La mode envahit de plus en plus le secteur du design. Est-ce une évolution positive ?

La mode est l’illustration de l’économie de marché poussée à son paroxysme. Son principe est l’obsolescence rapide et artificielle. Son arrivée dans l’univers du design éclaire notre discipline aux yeux du grand public. Mais il faut faire attention à ne pas mettre exclusivement l’accent sur l’image au détriment du contenu.

Beaucoup de gens restent fidèles au mobilier classique. Comment expliquez-vous ce phénomène ?

Nous avons tous besoin de repères et de références. La fuite en avant fait peur, surtout sur le marché de l’équipement, où l’on préfère les choses qui durent. On se replie alors sur ce que l’on considère être une valeur sûre : le classique.

Comment pensez-vous que le design contemporain va évoluer dans le courant des prochaines années ?

Il sera de plus en plus impliqué dans les marchés de masse et d’équipement car dans une économie frôlant la saturation, la singularité et la culture sont des valeurs ajoutées. J’espère que le design ne sera pas instrumentalisé par des  » world companies  » uniquement à des fins cosmétiques mais qu’il sera une force de proposition visant à donner du sens et de la qualité aux produits et donc à l’économie de marché elle-même. Je pense qu’à l’image du géant de l’informatique Apple, de plus en plus de marques l’intégreront comme projet d’entreprise au service de l’utilisateur.

Quels sont les projets sur lesquels vous planchez actuellement ?

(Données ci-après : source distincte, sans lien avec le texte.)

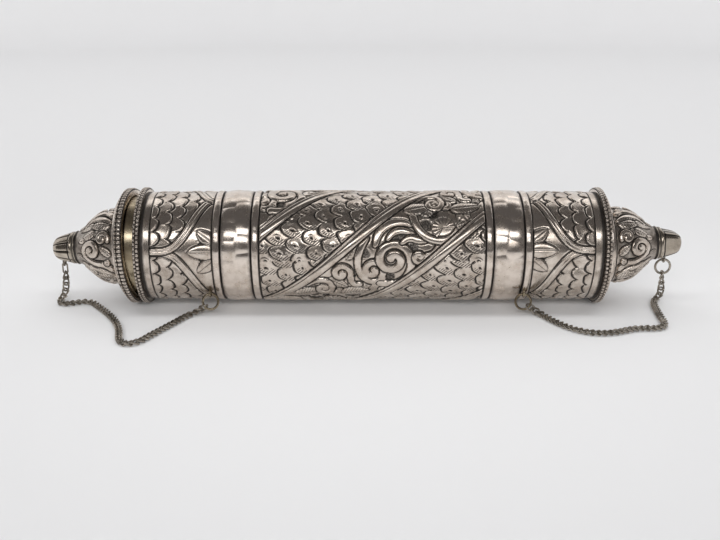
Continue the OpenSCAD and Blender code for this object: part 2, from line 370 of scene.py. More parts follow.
def noise_node(nodes, links, scale, detail, rough, stretch=None):
    """Noise over the object's own coordinates. scale is in cycles a metre."""
    coords = nodes.new("ShaderNodeTexCoord")
    noise = nodes.new("ShaderNodeTexNoise")
    put(noise, Scale=scale, Detail=detail, Roughness=rough)
    place = coords.outputs["Object"]
    if stretch:
        mapping = nodes.new("ShaderNodeMapping")
        put(mapping, Scale=stretch)
        links.new(place, mapping.inputs["Vector"])
        place = mapping.outputs["Vector"]
    links.new(place, noise.inputs["Vector"])
    return noise


def ramp_node(nodes, links, source, stops):
    """Colour ramp from pairs of place and colour."""
    ramp = nodes.new("ShaderNodeValToRGB")
    while len(ramp.color_ramp.elements) < len(stops):
        ramp.color_ramp.elements.new(0.5)
    for element, (place, colour) in zip(ramp.color_ramp.elements, stops):
        element.position = place
        element.color = (*colour, 1)
    links.new(source, ramp.inputs["Fac"])
    return ramp


def multiply_add(nodes, links, source, factor, added):
    """Output of source * factor + added."""
    node = nodes.new("ShaderNodeMath")
    node.operation = "MULTIPLY_ADD"
    node.inputs[1].default_value = factor
    links.new(source, node.inputs[0])
    links.new(added, node.inputs[2])
    return node.outputs["Value"]


def silver(name, bright, tarnish, black, tarnish_share=0.35, roughness=(0.14, 0.34)):
    """Silver with a tarnish film in patches and fine polishing scratches. black is the colour of the
    painted shade that the mesh's cavity field marks in recesses, creases and grooves, or None where there is
    none."""
    material = bpy.data.materials.new(name)
    nodes, links, shader = nodes_of(material)
    put(shader, Metallic=1.0)
    cloud = noise_node(nodes, links, 260, 5, 0.6)
    film = ramp_node(nodes, links, cloud.outputs["Fac"], [
        (0.5 - tarnish_share * 0.4, bright), (0.62, tarnish)])
    colour = film.outputs["Color"]
    rough = nodes.new("ShaderNodeMapRange")
    put(rough, From_Min=0.35, From_Max=0.7, To_Min=roughness[0], To_Max=roughness[1])
    links.new(cloud.outputs["Fac"], rough.inputs["Value"])
    rough_out = rough.outputs["Result"]
    if black:
        # painted shade: the cavity field, broken up a little by fine grain noise, darkens the base colour
        # towards black
        attribute = nodes.new("ShaderNodeAttribute")
        attribute.attribute_name = "cavity"
        grain = noise_node(nodes, links, 1500, 3, 0.6)
        shade_and_grain = multiply_add(nodes, links, grain.outputs["Fac"], 0.35, attribute.outputs["Fac"])
        mask = ramp_node(nodes, links, shade_and_grain, [(0.3, (0, 0, 0)), (0.85, (1, 1, 1))])
        mix = nodes.new("ShaderNodeMix")
        mix.data_type = "RGBA"
        put(mix, B=(*black, 1))
        links.new(mask.outputs["Color"], mix.inputs["Factor"])
        links.new(colour, mix.inputs["A"])
        colour = mix.outputs["Result"]
        rough_out = multiply_add(nodes, links, mask.outputs["Color"], 0.3, rough_out)
    links.new(colour, shader.inputs["Base Color"])
    links.new(rough_out, shader.inputs["Roughness"])
    fine = noise_node(nodes, links, 900, 6, 0.7, stretch=(1, 3, 3))
    bump_node = nodes.new("ShaderNodeBump")
    put(bump_node, Strength=0.06, Distance=0.0002)
    links.new(fine.outputs["Fac"], bump_node.inputs["Height"])
    links.new(bump_node.outputs["Normal"], shader.inputs["Normal"])
    return material


SILVER = silver("chased_silver", (0.78, 0.70, 0.62), (0.56, 0.48, 0.41), (0.075, 0.068, 0.062))
PLAIN_SILVER = silver("plain_silver", (0.82, 0.73, 0.65), (0.66, 0.57, 0.49), (0.08, 0.07, 0.065), 0.2)
WORN_SILVER = silver("bud_silver", (0.64, 0.57, 0.48), (0.38, 0.33, 0.27), (0.05, 0.045, 0.04), 0.6,
                     (0.12, 0.32))
CHAIN_SILVER = silver("chain_silver", (0.60, 0.55, 0.48), (0.28, 0.25, 0.21), None, 0.6, (0.2, 0.4))
RING_WIRE = silver("case_ring_wire", (0.42, 0.36, 0.26), (0.20, 0.16, 0.11), None, 0.5, (0.18, 0.36))
GILT = silver("gilt_sleeve", (0.50, 0.43, 0.31), (0.30, 0.24, 0.16), None, 0.5, (0.2, 0.4))


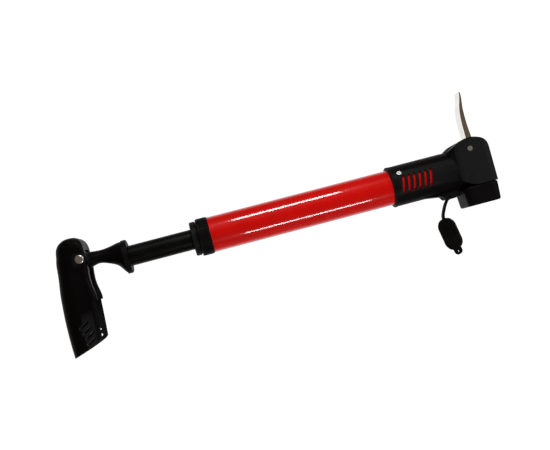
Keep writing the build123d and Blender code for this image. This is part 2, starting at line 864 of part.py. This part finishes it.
def check_valve_disc():
    return turned(
        (DISC_START, 0),
        (DISC_START, DISC_R),
        (DISC_START + DISC_THICK, DISC_R),
        (DISC_START + DISC_THICK, 0),
    )


def check_valve_spring():
    """Light coil between the disc and the end of the chamber."""
    start = DISC_START + DISC_THICK + DISC_LIFT + SPRING_WIRE_R + FIT
    length = PLUG_NOSE_END - SPRING_WIRE_R - start
    with BuildPart() as spring:
        with BuildLine() as coil:
            Helix(
                pitch=length / SPRING_TURNS,
                height=length,
                radius=SPRING_R,
                center=(start, 0, 0),
                direction=(1, 0, 0),
            )
        with BuildSketch(Plane(coil.line @ 0, z_dir=coil.line % 0)):
            Circle(SPRING_WIRE_R)
        sweep(is_frenet=True)
    return spring


# ------------------------------------------------------------------ dust cap, strap
def dust_cap_plane(reach=0.0):
    """Plane of the cap's back face: x down its length, z the way its plugs point."""
    lean = radians(DUST_CAP_LEAN)
    turn = radians(DUST_CAP_TURN)
    down = Vector(sin(lean), 0, -cos(lean))
    out = Vector(cos(turn), sin(turn), 0)
    out = (out - down * out.dot(down)).normalized()
    return Plane(Vector(*DUST_CAP_TOP) + out * reach, x_dir=down, z_dir=out)


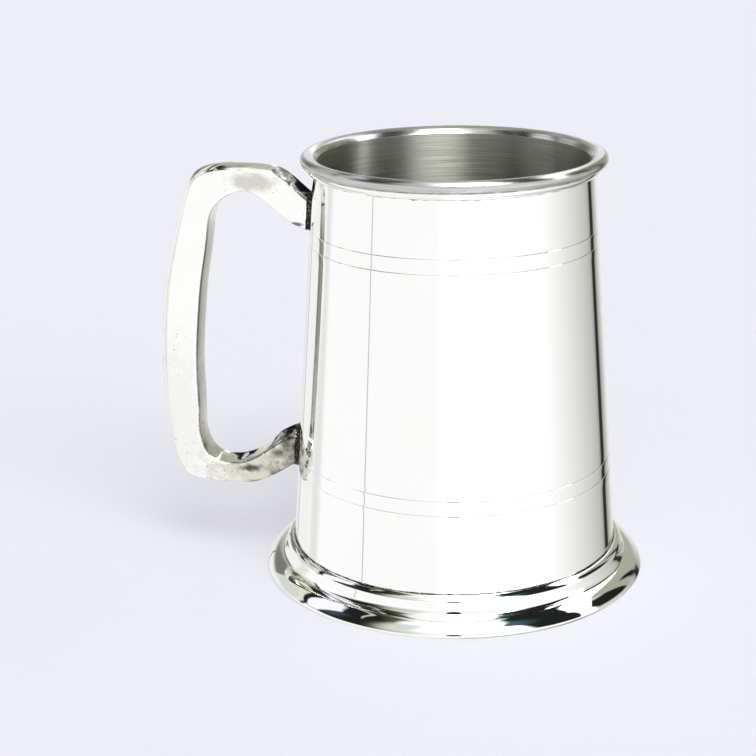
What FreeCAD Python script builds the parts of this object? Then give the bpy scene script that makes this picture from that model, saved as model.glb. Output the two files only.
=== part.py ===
"""One-pint pewter tankard: a tapered drum with a moulded rim, a moulded foot and a cast handle.

Frame: +Z up, origin on the drum's axis in the plane that the foot rests on.
The handle lies in the XZ plane on the -X side. All lengths are in millimetres.
"""

import FreeCAD, Part
import math
import os

import Sketcher

SIZES = {
    # drum, a truncated cone of sheet pewter
    "drum_foot": 3.0,
    "drum_mouth": 119.4,
    "drum_foot_radius": 46.73,
    "drum_mouth_radius": 38.20,
    "wall": 1.2,
    # engraved lines round the drum, from the lowest to the highest
    "line_low": 31.0,
    "line_second": 35.05,
    "line_third": 95.45,
    "line_high": 99.5,
    "line_half_width": 0.2,
    "line_depth": 0.15,
    # rim moulding: a round bead over a small quarter-round collar
    "rim_radius": 41.95,
    "bead_height": 118.4,
    "bead_radius": 1.6,
    "rim_top_curve": 6.0,
    "collar_foot": 114.7,
    "collar_foot_radius": 38.95,
    "collar_curve": 2.2,
    # foot moulding: bead, hollow, swelling and lip, from top to bottom
    "foot_top": 9.2,
    "foot_ledge_radius": 46.75,
    "foot_bead_radius": 48.5,
    "foot_bead_height": 7.0,
    "foot_bead_curve": 2.1,
    "hollow_top": 6.5,
    "hollow_foot_radius": 51.2,
    "hollow_foot": 3.7,
    "hollow_curve": 3.2,
    "swelling_radius": 54.0,
    "swelling_foot": 1.05,
    "swelling_curve": 4.5,
    "lip_radius": 54.3,
    "lip_top": 0.9,
    "lip_bottom": 0.5,
    "lip_curve": 0.5,
    "rest_outer_radius": 53.8,
    "rest_inner_radius": 51.0,
    # base disc, a shallow cap turned down inside the drum
    "floor_top": 6.0,
    "floor_bottom": 4.6,
    "flange_foot": 4.0,
    "flange_inner_radius": 44.0,
    # solder
    "joint_gap": 1.2,
    "seam_leg": 0.45,
    "base_seam_radius": 44.8,
    "base_seam_foot": 3.4,
    # handle
    "handle_depth": 9.6,
    "handle_outer_round": 2.0,
    "handle_inner_round": 1.0,
    "pad_depth": 10.2,
    "pad_corner": 1.6,
    "upper_pad_bottom": 97.0,
    "upper_pad_top": 108.6,
    "lower_pad_bottom": 27.0,
    "lower_pad_top": 38.2,
}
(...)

Ils sont très divers, heureusement. En collaboration avec Daniel Pouzet, je travaille sur une tour d’habitation à New York, sur un stade de football à Guadalajara et quelques autres projets d’architecture privée et de show-rooms. Parallèlement, je développe des projets d’équipements pour salle de bains (robinetterie et céramique), des produits pour l’industrie de l’électronique et de l’informatique, un concept de transport collectif et quelques projets de mobilier et objets domestiques

Si vous n’aviez pas été designer, quel métier auriez-vous souhaité exercer ?

Sans hésitation pianiste et compositeur, la musique est pour moi l’art majeur. Elle est immatérialité et émotion. J’en ai presque des regrets.